Electrochemical and NMR characterization of octanethiol-protected Au nanoparticles

Three octanethiol-protected Au nanoparticle samples having average particle sizes of 1.7, 2.1 and 2.8 nm, respectively are synthesized and characterized by electrochemical differential pulse voltammetry (DPV) and 1H-/13C-NMR. The potentials of zero charge, Epzc, of the Au nanoparticles are found to be particle size dependent. They are −0.654, −0.449 and −0.203 V (w.r.t the Ag ∣ AgCl ∣ 3 M Cl− reference electrode) as the particle size increases from 1.7 to 2.1 and to 2.8 nm, reflecting a change in the work function of the systems.

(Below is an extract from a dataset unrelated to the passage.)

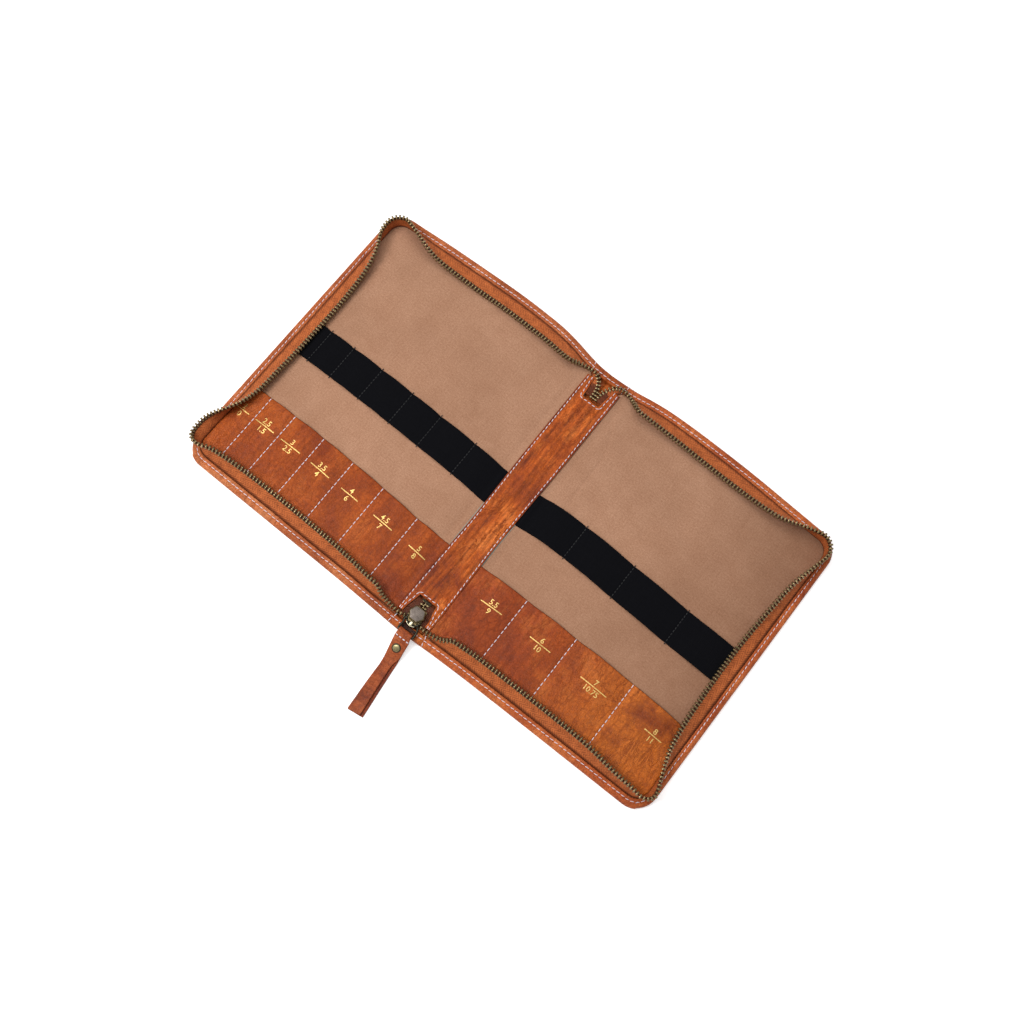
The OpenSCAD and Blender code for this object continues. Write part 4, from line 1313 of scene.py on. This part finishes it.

However, based on the particle double-layer capacitances measured by DPV and the particle sizes by transmission electronic microscopy, the converging value of the dielectric constant, ε, of the protecting octanethiol layer is found to be 3.2±0.3. On the other hand, the 1H-/13C-NMR characterization shows that the significant line broadening observed for the nuclear magnetic resonance (NMR) lines of the C3–C8 carbons and the associated protons, once the octanethiols are bound to the metal surface, is mainly due to the reduction in motion of the species. In addition, the large particle size dependent down-field shift observed for the NMR signal from the 13C-labeled α-carbon indicates an underlying electronic metal-ligand bonding mechanism for the shift and the width of the corresponding peak, in accordance with the Epzc versus particle size relationship.